━━━━━ Items

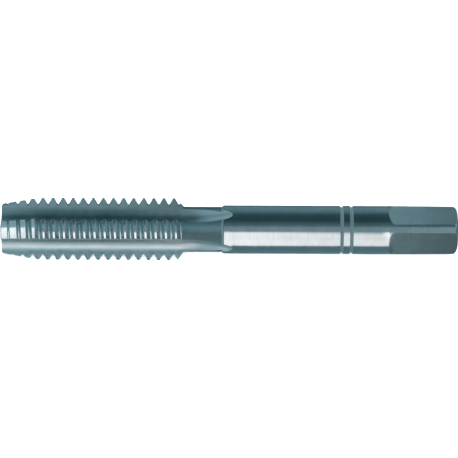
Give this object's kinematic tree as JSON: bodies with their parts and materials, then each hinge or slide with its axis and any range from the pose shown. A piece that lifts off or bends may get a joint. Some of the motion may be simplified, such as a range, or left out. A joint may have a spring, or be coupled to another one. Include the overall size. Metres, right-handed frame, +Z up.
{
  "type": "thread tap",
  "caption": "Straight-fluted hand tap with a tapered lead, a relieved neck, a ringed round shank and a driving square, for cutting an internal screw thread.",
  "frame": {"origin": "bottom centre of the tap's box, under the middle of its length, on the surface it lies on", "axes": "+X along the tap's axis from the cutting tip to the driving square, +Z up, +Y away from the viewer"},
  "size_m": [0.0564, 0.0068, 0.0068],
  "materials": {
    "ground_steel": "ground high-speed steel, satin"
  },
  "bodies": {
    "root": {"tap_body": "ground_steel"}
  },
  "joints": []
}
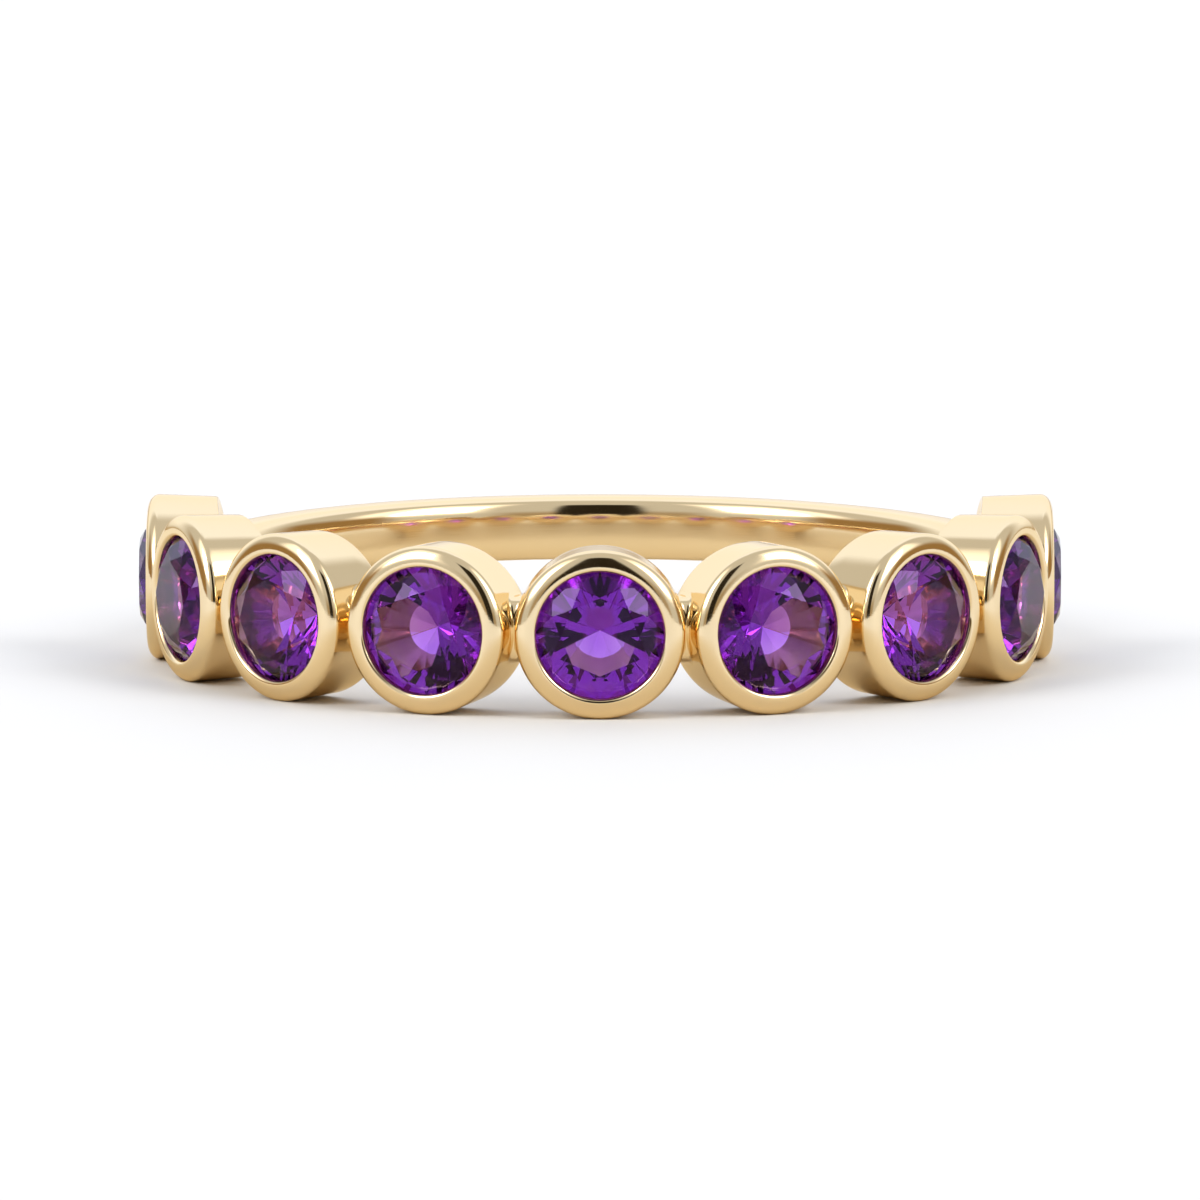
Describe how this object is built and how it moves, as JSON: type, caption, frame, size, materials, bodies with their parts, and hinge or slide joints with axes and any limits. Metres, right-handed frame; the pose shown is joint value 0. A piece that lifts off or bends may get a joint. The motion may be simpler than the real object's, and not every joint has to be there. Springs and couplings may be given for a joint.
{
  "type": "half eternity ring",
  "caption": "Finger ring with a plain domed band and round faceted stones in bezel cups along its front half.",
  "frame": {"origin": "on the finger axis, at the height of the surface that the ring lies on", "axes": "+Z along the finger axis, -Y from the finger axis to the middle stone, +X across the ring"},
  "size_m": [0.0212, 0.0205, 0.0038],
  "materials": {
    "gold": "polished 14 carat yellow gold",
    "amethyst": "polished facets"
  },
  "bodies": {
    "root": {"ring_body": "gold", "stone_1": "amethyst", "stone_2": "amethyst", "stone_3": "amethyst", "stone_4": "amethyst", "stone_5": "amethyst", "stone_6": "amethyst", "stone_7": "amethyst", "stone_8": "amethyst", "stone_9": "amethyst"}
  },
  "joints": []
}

━━━━━━━━━━

- **Problem**: Repeat the listing in full, keeping every line exactly as it is.

- **The answer**:
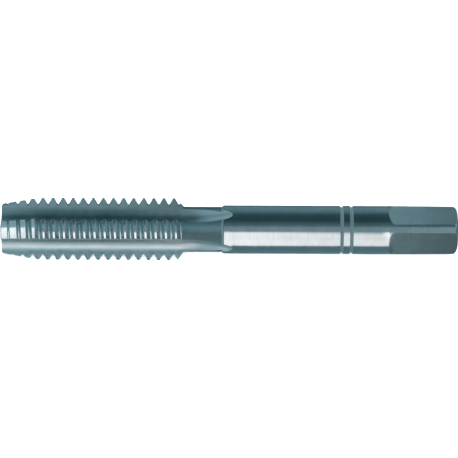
Give this object's kinematic tree as JSON: bodies with their parts and materials, then each hinge or slide with its axis and any range from the pose shown. A piece that lifts off or bends may get a joint. Some of the motion may be simplified, such as a range, or left out. A joint may have a spring, or be coupled to another one. Include the overall size. Metres, right-handed frame, +Z up.
{
  "type": "thread tap",
  "caption": "Straight-fluted hand tap with a tapered lead, a relieved neck, a ringed round shank and a driving square, for cutting an internal screw thread.",
  "frame": {"origin": "bottom centre of the tap's box, under the middle of its length, on the surface it lies on", "axes": "+X along the tap's axis from the cutting tip to the driving square, +Z up, +Y away from the viewer"},
  "size_m": [0.0564, 0.0068, 0.0068],
  "materials": {
    "ground_steel": "ground high-speed steel, satin"
  },
  "bodies": {
    "root": {"tap_body": "ground_steel"}
  },
  "joints": []
}
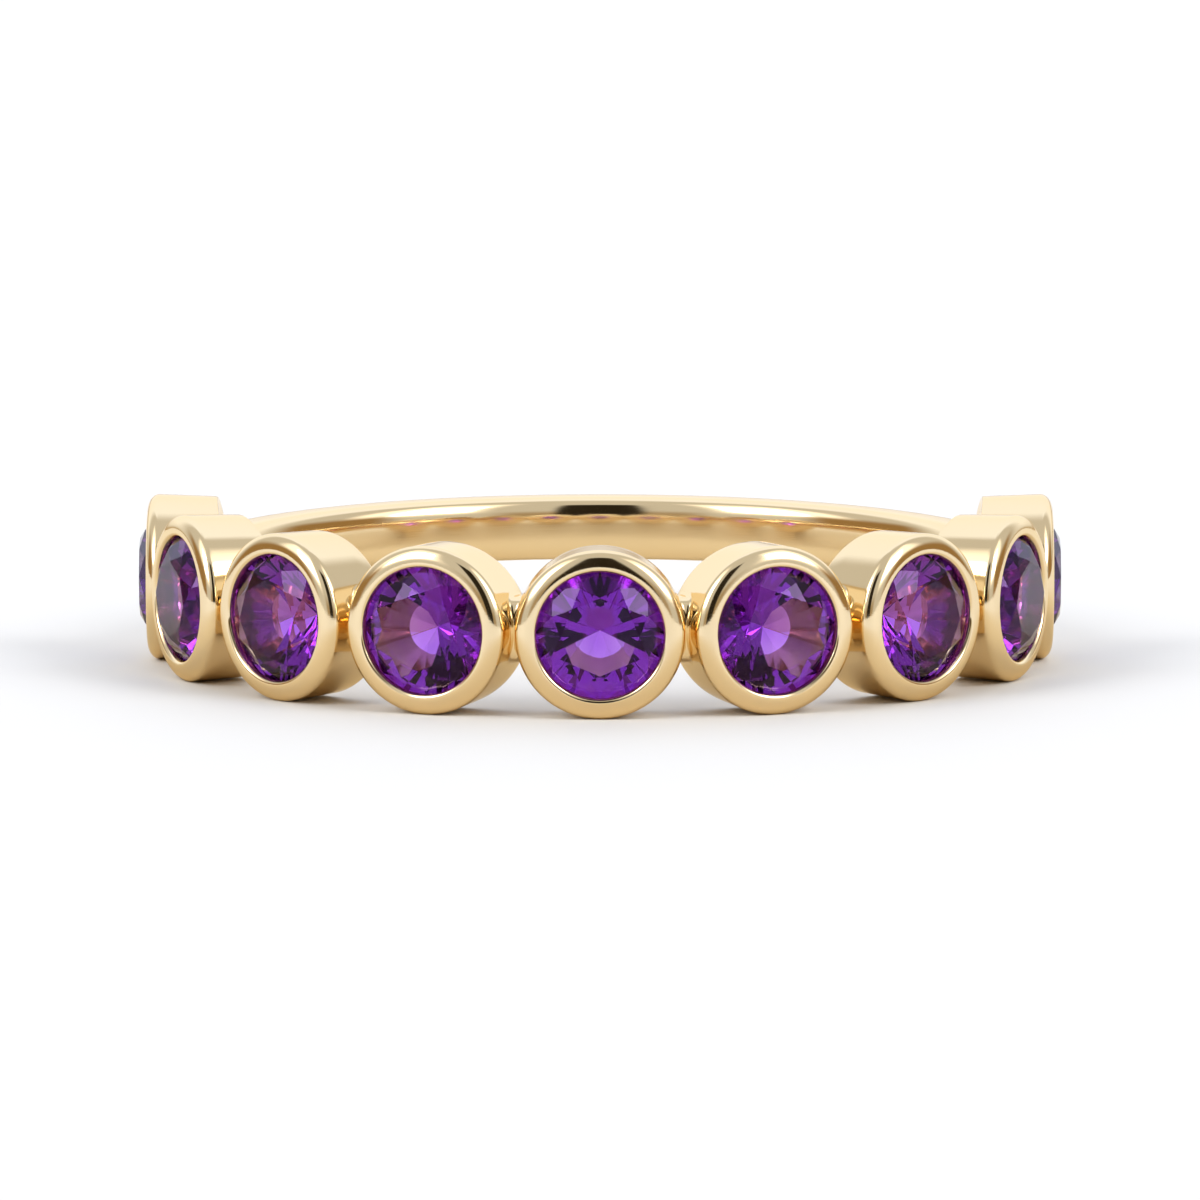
Describe how this object is built and how it moves, as JSON: type, caption, frame, size, materials, bodies with their parts, and hinge or slide joints with axes and any limits. Metres, right-handed frame; the pose shown is joint value 0. A piece that lifts off or bends may get a joint. The motion may be simpler than the real object's, and not every joint has to be there. Springs and couplings may be given for a joint.
{
  "type": "half eternity ring",
  "caption": "Finger ring with a plain domed band and round faceted stones in bezel cups along its front half.",
  "frame": {"origin": "on the finger axis, at the height of the surface that the ring lies on", "axes": "+Z along the finger axis, -Y from the finger axis to the middle stone, +X across the ring"},
  "size_m": [0.0212, 0.0205, 0.0038],
  "materials": {
    "gold": "polished 14 carat yellow gold",
    "amethyst": "polished facets"
  },
  "bodies": {
    "root": {"ring_body": "gold", "stone_1": "amethyst", "stone_2": "amethyst", "stone_3": "amethyst", "stone_4": "amethyst", "stone_5": "amethyst", "stone_6": "amethyst", "stone_7": "amethyst", "stone_8": "amethyst", "stone_9": "amethyst"}
  },
  "joints": []
}